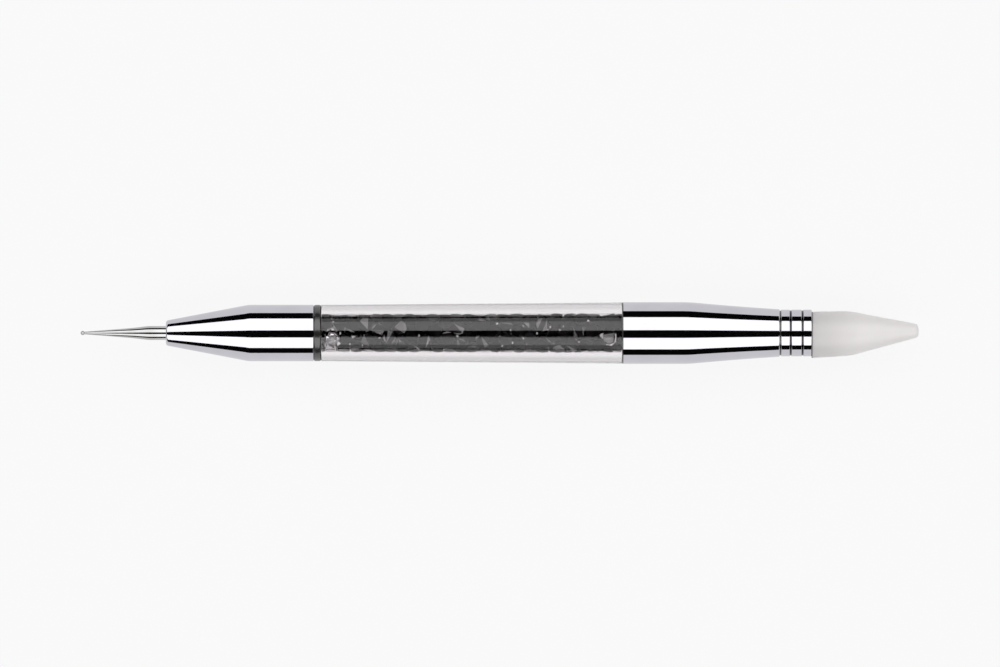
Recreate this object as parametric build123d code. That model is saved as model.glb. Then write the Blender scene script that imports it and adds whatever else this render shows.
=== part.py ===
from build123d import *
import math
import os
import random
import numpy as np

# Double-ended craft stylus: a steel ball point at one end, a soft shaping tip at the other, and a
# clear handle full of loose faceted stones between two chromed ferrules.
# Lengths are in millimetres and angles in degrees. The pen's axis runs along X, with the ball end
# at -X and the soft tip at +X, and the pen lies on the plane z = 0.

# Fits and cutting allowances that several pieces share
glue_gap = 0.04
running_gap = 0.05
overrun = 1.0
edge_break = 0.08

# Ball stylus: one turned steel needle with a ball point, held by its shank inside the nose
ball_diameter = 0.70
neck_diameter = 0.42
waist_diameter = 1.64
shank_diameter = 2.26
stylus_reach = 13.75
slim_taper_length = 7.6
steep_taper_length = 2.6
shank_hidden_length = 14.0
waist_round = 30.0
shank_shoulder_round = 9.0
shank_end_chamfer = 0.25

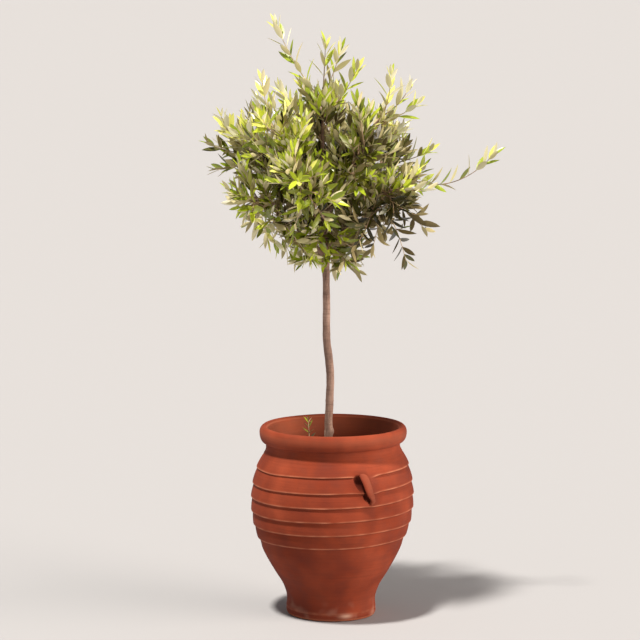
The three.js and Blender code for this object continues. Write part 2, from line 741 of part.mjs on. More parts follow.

──────────────────────────────

• What to do
Return a word-for-word copy of the lines from the beginning of the listing to the line holding "import numpy as np", both kept.

• Exercise answer
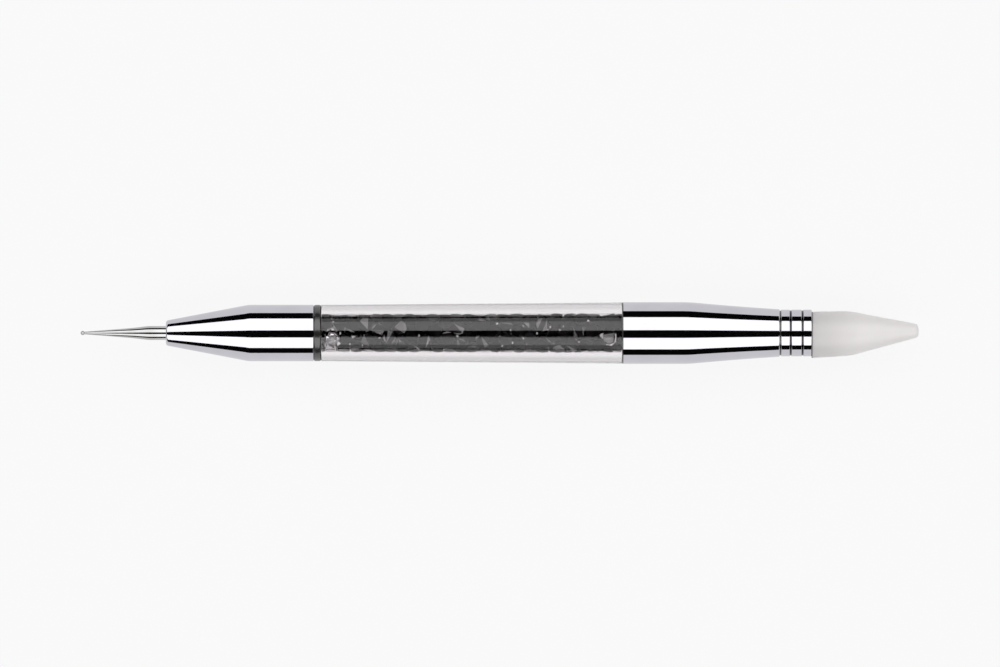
Recreate this object as parametric build123d code. That model is saved as model.glb. Then write the Blender scene script that imports it and adds whatever else this render shows.
=== part.py ===
from build123d import *
import math
import os
import random
import numpy as np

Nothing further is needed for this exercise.